[February 22, 2010]
Kyle and I broke up last Wednesday. I had been thinking about it for awhile. I mean, it had to happen eventually. Why drag it out? I wanted to be able to be friends on good terms before he leaves. That wouldn't have happened if we waited 'til the very end. See, he's going into the air force after graduation. Thor just left to go to Afghanistan. I've long gotten over my depression and denial. I could wish and wish until my head popped off, but he's still going. But that doesn't mean I have to like it. And I don't. But there's nothing to be done. But back to Kyle. I love him, I really do. But I couldn't keep hurting myself. Knowing that in a few months he will just be gone, hurts. I think it's best we're just friends until then. I miss him, sure. But I know that what I did was for the best. Even if he doesn't think so. It was what was best for me. And I'm sorry if that makes me selfish. I'll take that burden. I really hope Thor makes it back. He's a fighter. I believe he will. I love that guy. He's an arrogant asshole, but I love him. He's my non-blood brother. He's writing a book. I can't wait to read it. It should be interesting. He's actually a pretty amazing writer. And musician. He's determined he will be famous for one of those someday. Knowing him, he probably will. He's full of surprises. I don't enjoy being apart from Kyle. It's hard, but I know we'll both be okay. We'll both find someone else soon enough.
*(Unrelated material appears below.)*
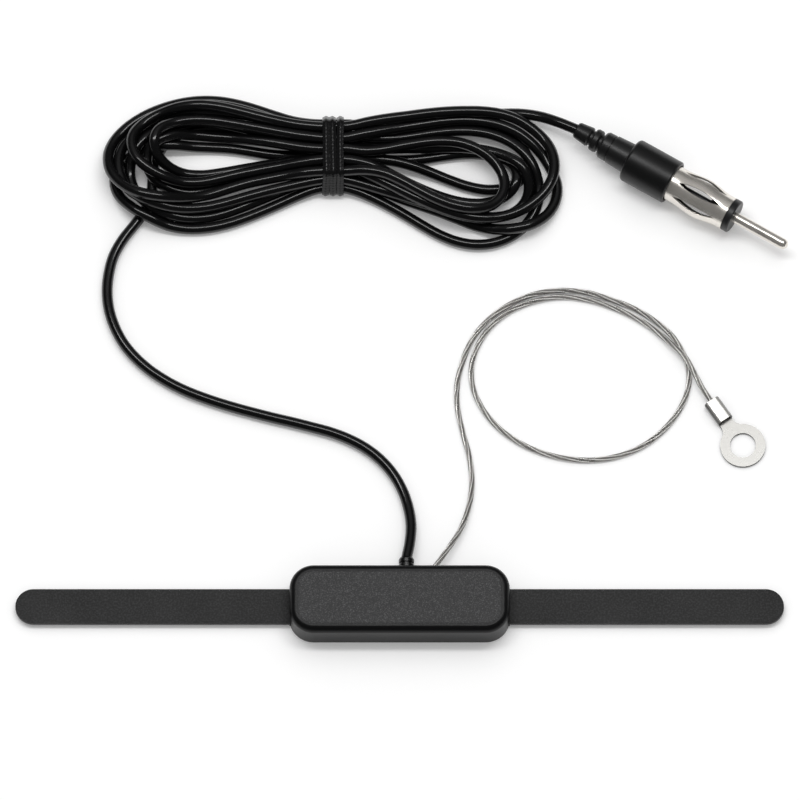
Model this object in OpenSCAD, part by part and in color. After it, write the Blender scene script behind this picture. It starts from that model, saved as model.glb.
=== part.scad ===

And I'll see Thor again someday. I know I will. He's not that easy to get rid of. There are times when I feel like all of this is going to be the end of me. But at the end of the day I realise it's not all that bad. Break-ups are hard. They always are. But looking back, I know I'll survive. And looking ahead, I know it will happen again. As for Thor, even if he doesn't make it, I know that he was happy because he finally got out of this crappy little town and did something he wanted to do.
This is strange... When did I become so thoughtful?